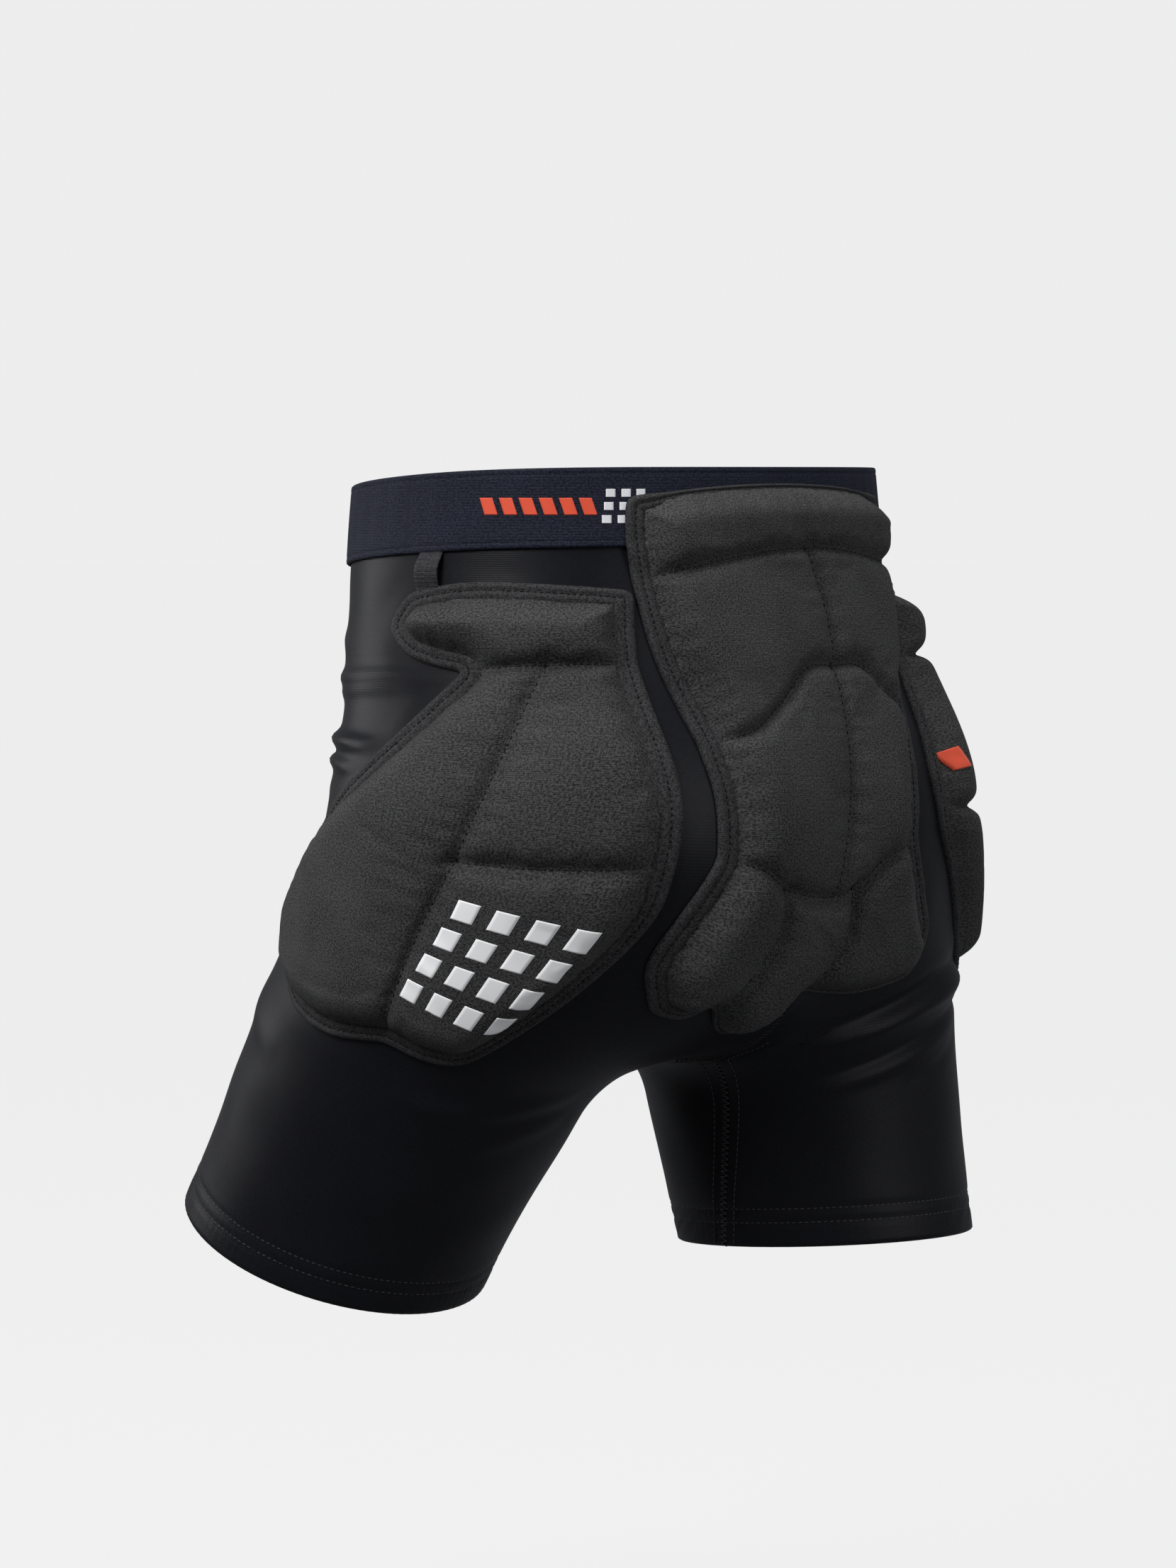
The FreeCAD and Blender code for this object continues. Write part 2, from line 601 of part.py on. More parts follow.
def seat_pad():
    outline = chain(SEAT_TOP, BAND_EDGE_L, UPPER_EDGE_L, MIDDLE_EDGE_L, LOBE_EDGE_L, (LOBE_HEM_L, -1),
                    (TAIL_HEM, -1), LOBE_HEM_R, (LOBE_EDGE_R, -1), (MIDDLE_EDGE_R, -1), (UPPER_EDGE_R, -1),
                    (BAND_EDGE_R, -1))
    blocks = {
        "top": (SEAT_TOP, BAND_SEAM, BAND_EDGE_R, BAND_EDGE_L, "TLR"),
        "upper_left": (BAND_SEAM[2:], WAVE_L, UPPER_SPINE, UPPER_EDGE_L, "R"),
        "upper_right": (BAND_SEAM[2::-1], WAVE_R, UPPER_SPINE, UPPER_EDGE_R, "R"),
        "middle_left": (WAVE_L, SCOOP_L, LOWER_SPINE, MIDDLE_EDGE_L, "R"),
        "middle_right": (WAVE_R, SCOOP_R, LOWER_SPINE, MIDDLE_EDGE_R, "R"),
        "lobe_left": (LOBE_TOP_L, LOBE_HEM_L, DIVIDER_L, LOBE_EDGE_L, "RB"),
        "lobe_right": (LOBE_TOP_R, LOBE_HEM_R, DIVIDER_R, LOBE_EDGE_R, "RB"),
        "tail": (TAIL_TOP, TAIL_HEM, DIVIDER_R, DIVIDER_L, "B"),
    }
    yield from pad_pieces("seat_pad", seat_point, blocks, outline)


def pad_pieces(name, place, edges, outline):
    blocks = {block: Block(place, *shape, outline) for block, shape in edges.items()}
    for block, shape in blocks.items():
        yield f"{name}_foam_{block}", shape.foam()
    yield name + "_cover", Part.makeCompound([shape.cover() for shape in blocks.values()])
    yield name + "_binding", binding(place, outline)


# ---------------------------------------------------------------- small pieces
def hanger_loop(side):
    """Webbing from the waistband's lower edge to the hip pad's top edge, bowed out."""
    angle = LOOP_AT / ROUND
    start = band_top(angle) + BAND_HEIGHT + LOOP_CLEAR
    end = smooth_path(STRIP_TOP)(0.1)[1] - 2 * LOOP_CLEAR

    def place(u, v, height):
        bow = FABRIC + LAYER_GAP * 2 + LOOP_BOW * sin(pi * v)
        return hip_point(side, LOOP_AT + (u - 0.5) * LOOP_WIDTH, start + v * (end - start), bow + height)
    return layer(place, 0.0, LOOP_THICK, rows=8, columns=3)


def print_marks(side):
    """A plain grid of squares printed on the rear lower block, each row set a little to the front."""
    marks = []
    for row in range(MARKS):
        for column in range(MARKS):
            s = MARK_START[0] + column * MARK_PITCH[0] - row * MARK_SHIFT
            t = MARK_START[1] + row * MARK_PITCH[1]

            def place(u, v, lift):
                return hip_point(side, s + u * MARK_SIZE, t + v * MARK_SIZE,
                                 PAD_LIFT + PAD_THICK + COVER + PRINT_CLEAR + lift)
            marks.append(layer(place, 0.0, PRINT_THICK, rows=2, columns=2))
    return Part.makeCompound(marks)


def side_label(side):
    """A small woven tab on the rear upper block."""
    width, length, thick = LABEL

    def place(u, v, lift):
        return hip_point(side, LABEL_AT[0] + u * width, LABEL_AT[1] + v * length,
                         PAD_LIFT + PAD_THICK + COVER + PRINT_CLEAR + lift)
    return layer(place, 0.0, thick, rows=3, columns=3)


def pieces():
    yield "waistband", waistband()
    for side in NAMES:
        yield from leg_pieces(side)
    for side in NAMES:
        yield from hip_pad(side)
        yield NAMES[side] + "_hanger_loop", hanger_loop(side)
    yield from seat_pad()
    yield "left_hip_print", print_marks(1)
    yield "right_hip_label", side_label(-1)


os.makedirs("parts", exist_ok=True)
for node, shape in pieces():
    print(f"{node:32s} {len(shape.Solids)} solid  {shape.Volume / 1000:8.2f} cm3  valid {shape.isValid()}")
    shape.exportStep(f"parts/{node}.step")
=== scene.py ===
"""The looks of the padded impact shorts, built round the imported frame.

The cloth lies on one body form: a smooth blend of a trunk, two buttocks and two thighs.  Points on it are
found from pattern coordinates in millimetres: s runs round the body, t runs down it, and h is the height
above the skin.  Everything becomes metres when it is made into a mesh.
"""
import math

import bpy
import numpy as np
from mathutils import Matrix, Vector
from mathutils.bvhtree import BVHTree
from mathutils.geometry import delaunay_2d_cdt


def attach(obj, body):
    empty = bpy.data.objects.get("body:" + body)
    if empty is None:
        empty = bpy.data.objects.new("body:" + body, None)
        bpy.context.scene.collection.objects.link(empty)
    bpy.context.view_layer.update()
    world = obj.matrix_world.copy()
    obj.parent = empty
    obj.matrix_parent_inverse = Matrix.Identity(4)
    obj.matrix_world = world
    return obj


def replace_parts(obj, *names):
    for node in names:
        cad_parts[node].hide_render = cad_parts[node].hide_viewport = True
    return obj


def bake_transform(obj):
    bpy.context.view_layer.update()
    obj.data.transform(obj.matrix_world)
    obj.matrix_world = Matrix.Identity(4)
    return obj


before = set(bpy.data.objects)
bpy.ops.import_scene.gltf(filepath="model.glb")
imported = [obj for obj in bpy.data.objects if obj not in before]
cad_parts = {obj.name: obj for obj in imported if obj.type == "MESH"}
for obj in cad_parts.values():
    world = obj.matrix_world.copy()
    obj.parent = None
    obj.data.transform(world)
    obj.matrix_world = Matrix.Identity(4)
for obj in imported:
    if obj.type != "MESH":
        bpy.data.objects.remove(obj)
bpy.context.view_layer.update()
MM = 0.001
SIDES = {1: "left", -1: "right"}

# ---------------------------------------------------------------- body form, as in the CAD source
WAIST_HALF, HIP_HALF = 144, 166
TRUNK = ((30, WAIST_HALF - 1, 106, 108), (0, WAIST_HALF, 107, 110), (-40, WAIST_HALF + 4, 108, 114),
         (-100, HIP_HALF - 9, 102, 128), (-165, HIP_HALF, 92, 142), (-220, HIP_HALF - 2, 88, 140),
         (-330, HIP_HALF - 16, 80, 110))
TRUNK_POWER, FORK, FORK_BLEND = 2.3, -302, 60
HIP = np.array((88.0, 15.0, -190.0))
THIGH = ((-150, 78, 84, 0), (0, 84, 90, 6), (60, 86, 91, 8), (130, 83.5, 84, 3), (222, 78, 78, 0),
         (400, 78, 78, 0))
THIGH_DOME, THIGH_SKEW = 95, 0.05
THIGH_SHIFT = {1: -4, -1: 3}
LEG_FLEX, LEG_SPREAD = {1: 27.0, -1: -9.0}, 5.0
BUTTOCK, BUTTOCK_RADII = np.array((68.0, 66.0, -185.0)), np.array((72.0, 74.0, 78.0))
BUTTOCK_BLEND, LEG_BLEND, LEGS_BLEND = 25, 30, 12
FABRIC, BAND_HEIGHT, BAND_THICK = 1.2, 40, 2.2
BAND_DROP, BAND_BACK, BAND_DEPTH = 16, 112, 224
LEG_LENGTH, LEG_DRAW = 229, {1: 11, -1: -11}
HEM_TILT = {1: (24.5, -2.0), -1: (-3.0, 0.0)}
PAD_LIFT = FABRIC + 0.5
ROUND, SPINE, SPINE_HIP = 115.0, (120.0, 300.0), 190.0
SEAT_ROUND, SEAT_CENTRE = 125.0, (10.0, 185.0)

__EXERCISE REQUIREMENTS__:
Starting at the line that contains "for node, shape", repeat each line exactly, and stop after the line that contains "for node in".

__SOLUTION__:
for node, shape in pieces():
    print(f"{node:32s} {len(shape.Solids)} solid  {shape.Volume / 1000:8.2f} cm3  valid {shape.isValid()}")
    shape.exportStep(f"parts/{node}.step")
=== scene.py ===
"""The looks of the padded impact shorts, built round the imported frame.

The cloth lies on one body form: a smooth blend of a trunk, two buttocks and two thighs.  Points on it are
found from pattern coordinates in millimetres: s runs round the body, t runs down it, and h is the height
above the skin.  Everything becomes metres when it is made into a mesh.
"""
import math

import bpy
import numpy as np
from mathutils import Matrix, Vector
from mathutils.bvhtree import BVHTree
from mathutils.geometry import delaunay_2d_cdt


def attach(obj, body):
    empty = bpy.data.objects.get("body:" + body)
    if empty is None:
        empty = bpy.data.objects.new("body:" + body, None)
        bpy.context.scene.collection.objects.link(empty)
    bpy.context.view_layer.update()
    world = obj.matrix_world.copy()
    obj.parent = empty
    obj.matrix_parent_inverse = Matrix.Identity(4)
    obj.matrix_world = world
    return obj


def replace_parts(obj, *names):
    for node in names:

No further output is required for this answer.